DATA EXTRACT:
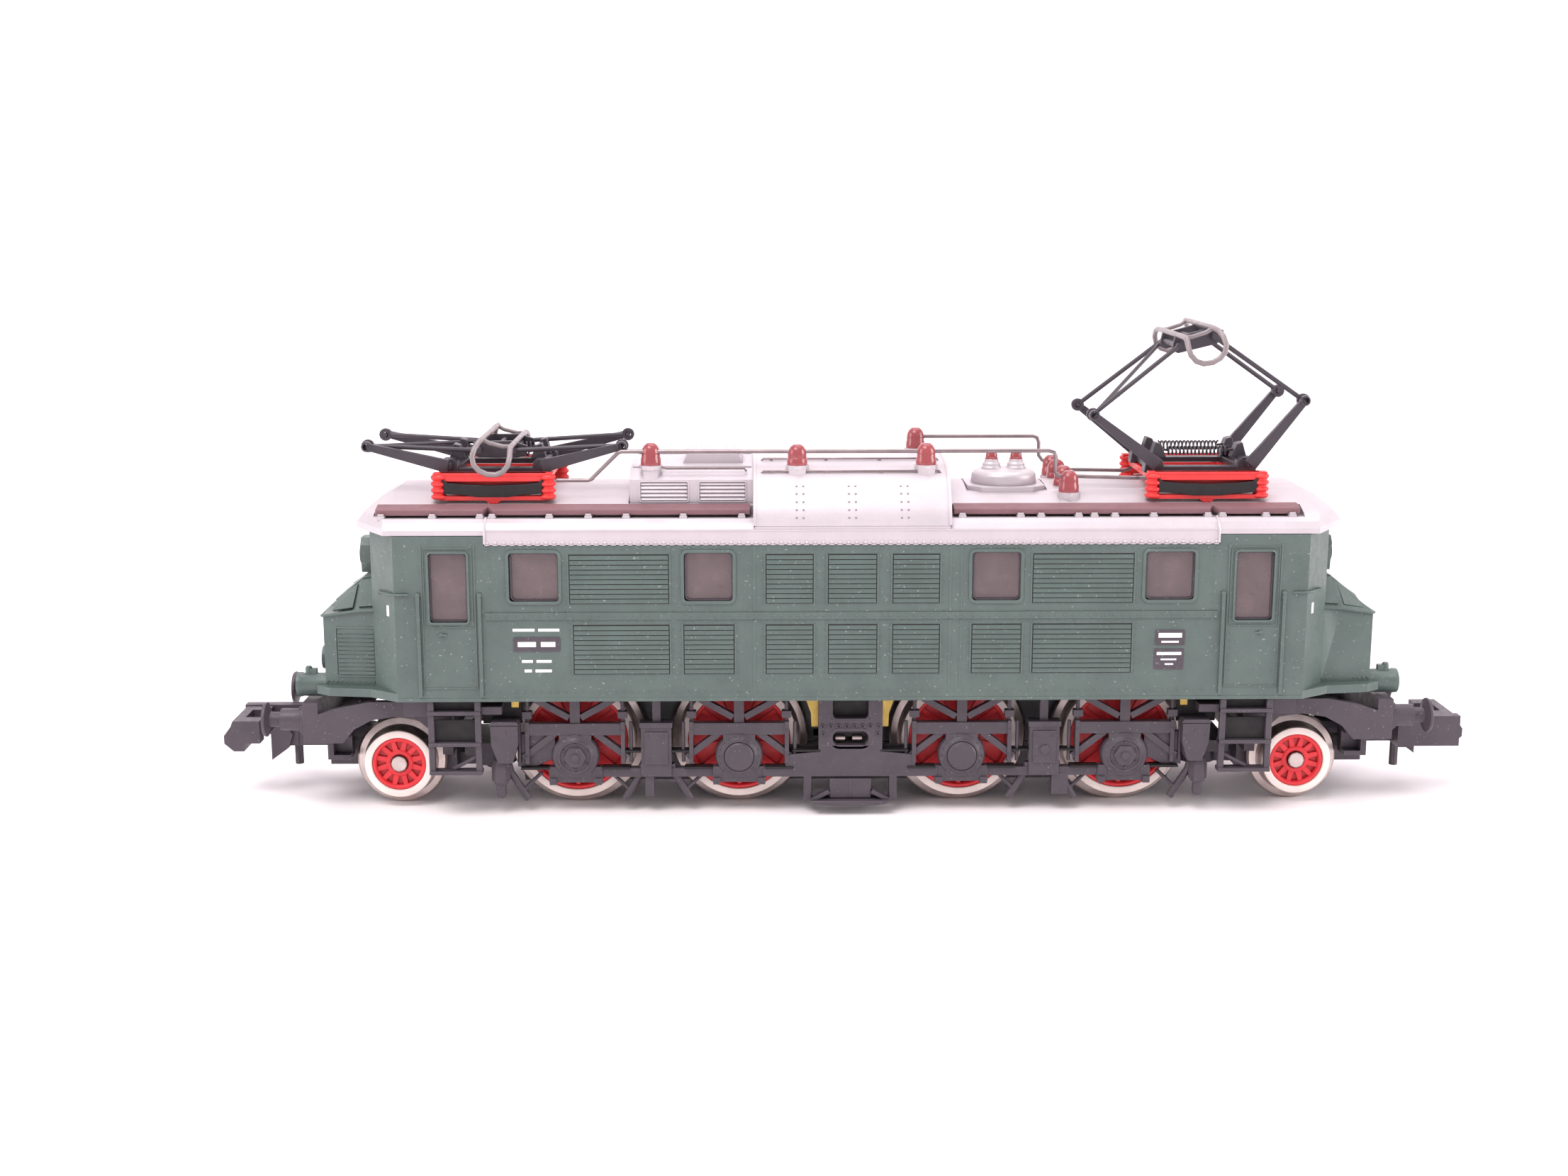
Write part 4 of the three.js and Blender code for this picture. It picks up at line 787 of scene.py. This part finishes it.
def roof_bars(bm):
    """The round bars between the insulators, with smoothly bent corners."""
    for run in (
            [(-24.5, -5.5, 28.2), (-21.9, -5.5, 28.2), (-21.6, -5.5, 28.3), (-19.4, -5.5, 30.45),
             (-19.1, -5.5, 30.6), (16.5, -5.5, 30.6), (16.95, -5.5, 30.45), (17.08, -5.45, 30.1),
             (17.1, -5.3, 28.8), (17.3, -5.15, 28.45), (18.3, -5.0, 28.35)],
            [(6.25, 5.5, 30.5), (16.7, 5.45, 30.5), (17.05, 5.4, 30.35), (17.2, 5.38, 30.0),
             (17.22, 5.3, 28.8), (17.5, 5.1, 28.4), (18.3, 5.0, 28.35)],
            [(18.3, -5.0, 28.1), (18.3, 5.0, 28.1)],
            [(18.3, 2.0, 28.0), (24.2, 2.0, 27.9), (24.9, 2.4, 28.0)],
            [(18.3, -2.0, 28.0), (24.4, -2.6, 27.9), (24.7, -3.2, 28.0), (24.9, -5.0, 28.3)]):
        tube(bm, run, 0.17, 12)


piece("dome_bell", dome_bell, "roof_silver", bevel=0.06, stands_for=("transformer_dome",))
piece("dome_bushings", dome_bushings, "insulator_brown")
for group, places in INSULATORS.items():
    piece(f"insulators_{group}", insulators, "insulator_brown", args=(places,),
          stands_for=() if group == "inner" else (f"roof_line_{group}",))
piece("insulator_feet", insulator_feet, "roof_silver")
piece("roof_bars", roof_bars, "spring_steel")


# ---- pantographs
# Each one: the middle of its frame, the tilts of its head and its contact strips, and the angles
# of its upper arms A and B, in degrees.
PANTOGRAPHS = {"left": (-29.7, 0, -14, (-3, -3)), "right": (29.7, 14, 18, (38.427, 34.846))}
UPPER_ARM = 9.15
KNEE_Y = 3.95


def pantograph_frame(bm, cx):
    """The red frame on its four ribbed insulators."""
    ribs = [(0, 0)]
    for foot in (0.04, 0.58, 1.12, 1.66):
        ribs += [(0.5, foot), (0.66, foot + 0.12), (0.68, foot + 0.3), (0.5, foot + 0.44)]
    ribs.append((0, 2.14))
    for s in (-1, 1):
        beam(bm, (cx - 4.4, cx + 4.4), (s * 5.4, s * 6.15), (28.2, 28.9))
        beam(bm, (cx - 4.95, cx + 4.95), (s * 5.3, s * 6.2), (28.66, 28.9))
        beam(bm, (cx - 4.4, cx + 4.4), (s * 5.4, s * 6.15), (26.62, 27.0))
        beam(bm, (cx - 4.2, cx + 4.2), (s * 5.42, s * 5.5), (27.1, 28.15))
        plate(bm, "y", [(cx - 0.75, 26.65), (cx - 0.25, 26.3), (cx + 0.25, 26.3), (cx + 0.75, 26.65)],
              (s * 5.45, s * 6.1))
        for x in (cx - 4.5, cx + 4.5):
            lathe(bm, ribs, (x, s * 5.8, 26.64), "z", 28)
        beam(bm, (cx + s * 3.4, cx + s * 4.5), (-5.6, 5.6), (27.95, 28.5))


def pantograph_irons(bm, cx):
    """Bearing blocks, spring brackets and their cross bars."""
    for s in (-1, 1):
        beam(bm, (cx - 3.2, cx + 3.2), (s * 2.5, s * 3.6), (28.55, 29.0))
        beam(bm, (cx + s * 3.1, cx + s * 4.3), (-3.2, 3.2), (28.6, 29.1))
        for side in (-1, 1):
            x = cx + side * 3.9
            plate(bm, "y", [(x - 0.95, 28.5), (x + 0.75, 28.5), (x + 0.6, 29.5), (x + 0.3, 29.78),
                            (x - 0.5, 29.78), (x - 0.8, 29.5)], (s * 2.4, s * 3.7))
            plate(bm, "y", [(cx + side * 4.1, 29.6), (cx + side * 2.75, 29.6), (cx + side * 3.2, 30.75),
                            (cx + side * 3.7, 30.9)], (s * 1.3, s * 2.5))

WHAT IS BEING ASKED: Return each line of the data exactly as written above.

TASK RESPONSE:
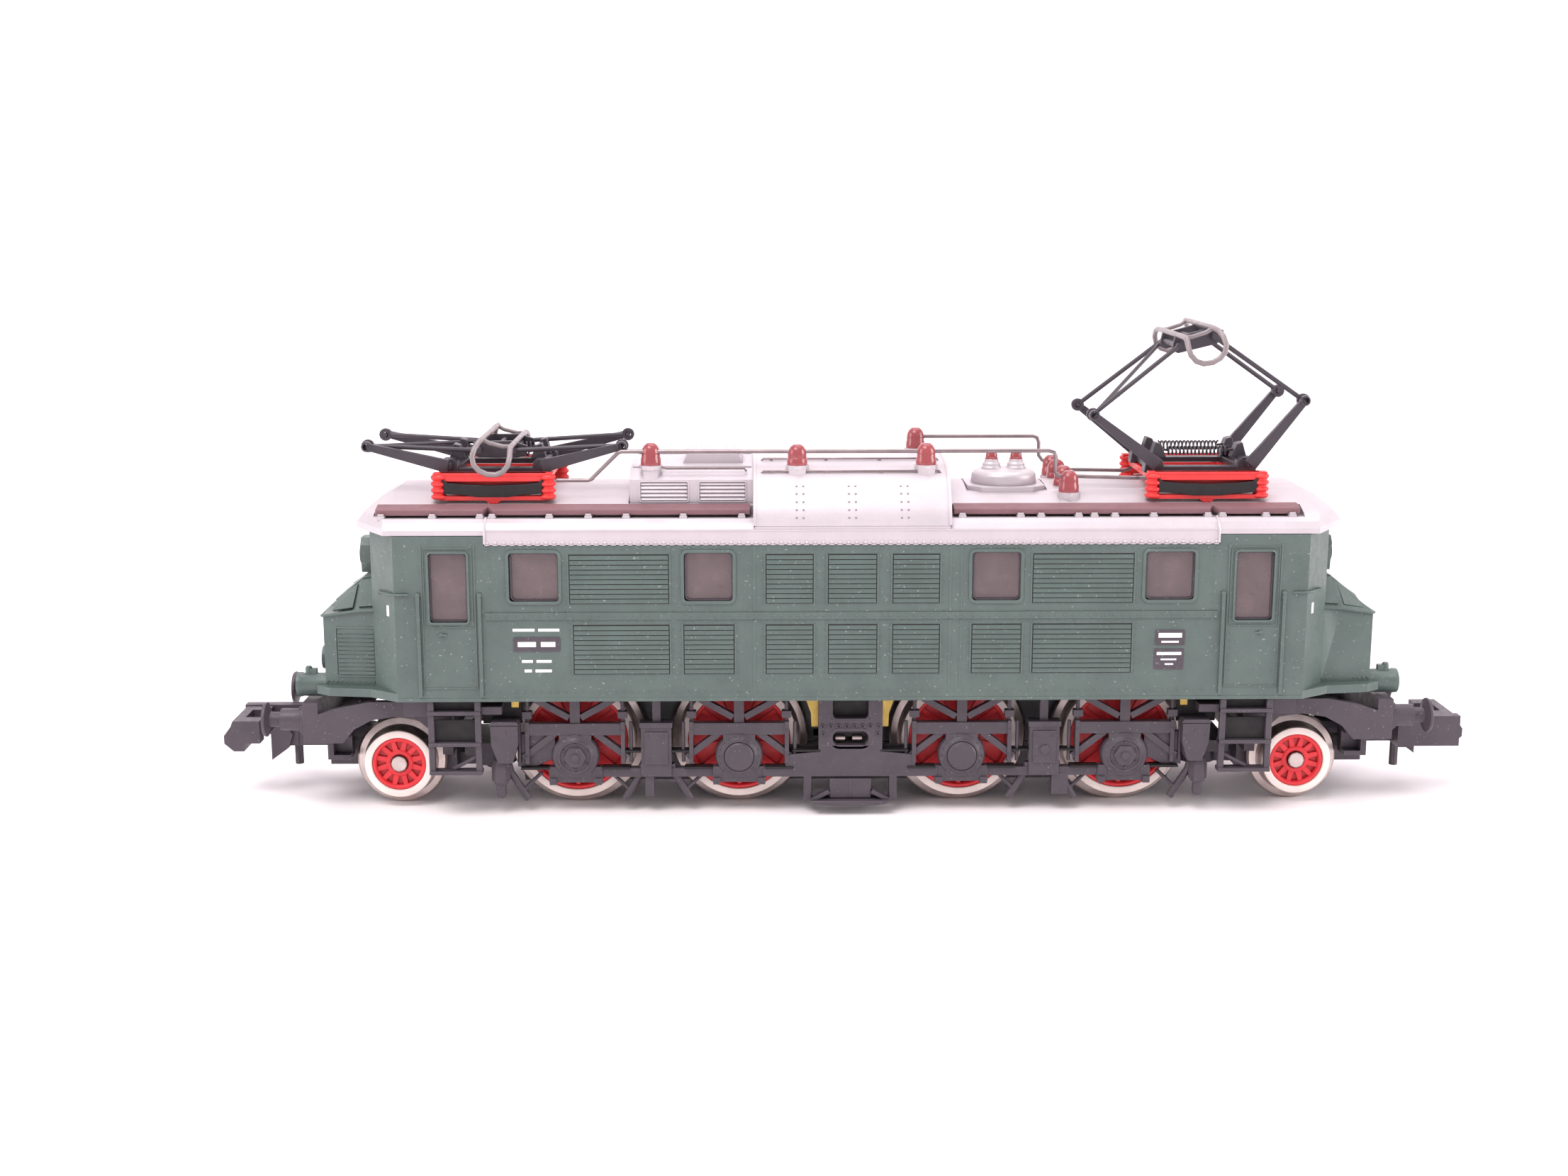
Write part 4 of the three.js and Blender code for this picture. It picks up at line 787 of scene.py. This part finishes it.
def roof_bars(bm):
    """The round bars between the insulators, with smoothly bent corners."""
    for run in (
            [(-24.5, -5.5, 28.2), (-21.9, -5.5, 28.2), (-21.6, -5.5, 28.3), (-19.4, -5.5, 30.45),
             (-19.1, -5.5, 30.6), (16.5, -5.5, 30.6), (16.95, -5.5, 30.45), (17.08, -5.45, 30.1),
             (17.1, -5.3, 28.8), (17.3, -5.15, 28.45), (18.3, -5.0, 28.35)],
            [(6.25, 5.5, 30.5), (16.7, 5.45, 30.5), (17.05, 5.4, 30.35), (17.2, 5.38, 30.0),
             (17.22, 5.3, 28.8), (17.5, 5.1, 28.4), (18.3, 5.0, 28.35)],
            [(18.3, -5.0, 28.1), (18.3, 5.0, 28.1)],
            [(18.3, 2.0, 28.0), (24.2, 2.0, 27.9), (24.9, 2.4, 28.0)],
            [(18.3, -2.0, 28.0), (24.4, -2.6, 27.9), (24.7, -3.2, 28.0), (24.9, -5.0, 28.3)]):
        tube(bm, run, 0.17, 12)


piece("dome_bell", dome_bell, "roof_silver", bevel=0.06, stands_for=("transformer_dome",))
piece("dome_bushings", dome_bushings, "insulator_brown")
for group, places in INSULATORS.items():
    piece(f"insulators_{group}", insulators, "insulator_brown", args=(places,),
          stands_for=() if group == "inner" else (f"roof_line_{group}",))
piece("insulator_feet", insulator_feet, "roof_silver")
piece("roof_bars", roof_bars, "spring_steel")


# ---- pantographs
# Each one: the middle of its frame, the tilts of its head and its contact strips, and the angles
# of its upper arms A and B, in degrees.
PANTOGRAPHS = {"left": (-29.7, 0, -14, (-3, -3)), "right": (29.7, 14, 18, (38.427, 34.846))}
UPPER_ARM = 9.15
KNEE_Y = 3.95


def pantograph_frame(bm, cx):
    """The red frame on its four ribbed insulators."""
    ribs = [(0, 0)]
    for foot in (0.04, 0.58, 1.12, 1.66):
        ribs += [(0.5, foot), (0.66, foot + 0.12), (0.68, foot + 0.3), (0.5, foot + 0.44)]
    ribs.append((0, 2.14))
    for s in (-1, 1):
        beam(bm, (cx - 4.4, cx + 4.4), (s * 5.4, s * 6.15), (28.2, 28.9))
        beam(bm, (cx - 4.95, cx + 4.95), (s * 5.3, s * 6.2), (28.66, 28.9))
        beam(bm, (cx - 4.4, cx + 4.4), (s * 5.4, s * 6.15), (26.62, 27.0))
        beam(bm, (cx - 4.2, cx + 4.2), (s * 5.42, s * 5.5), (27.1, 28.15))
        plate(bm, "y", [(cx - 0.75, 26.65), (cx - 0.25, 26.3), (cx + 0.25, 26.3), (cx + 0.75, 26.65)],
              (s * 5.45, s * 6.1))
        for x in (cx - 4.5, cx + 4.5):
            lathe(bm, ribs, (x, s * 5.8, 26.64), "z", 28)
        beam(bm, (cx + s * 3.4, cx + s * 4.5), (-5.6, 5.6), (27.95, 28.5))


def pantograph_irons(bm, cx):
    """Bearing blocks, spring brackets and their cross bars."""
    for s in (-1, 1):
        beam(bm, (cx - 3.2, cx + 3.2), (s * 2.5, s * 3.6), (28.55, 29.0))
        beam(bm, (cx + s * 3.1, cx + s * 4.3), (-3.2, 3.2), (28.6, 29.1))
        for side in (-1, 1):
            x = cx + side * 3.9
            plate(bm, "y", [(x - 0.95, 28.5), (x + 0.75, 28.5), (x + 0.6, 29.5), (x + 0.3, 29.78),
                            (x - 0.5, 29.78), (x - 0.8, 29.5)], (s * 2.4, s * 3.7))
            plate(bm, "y", [(cx + side * 4.1, 29.6), (cx + side * 2.75, 29.6), (cx + side * 3.2, 30.75),
                            (cx + side * 3.7, 30.9)], (s * 1.3, s * 2.5))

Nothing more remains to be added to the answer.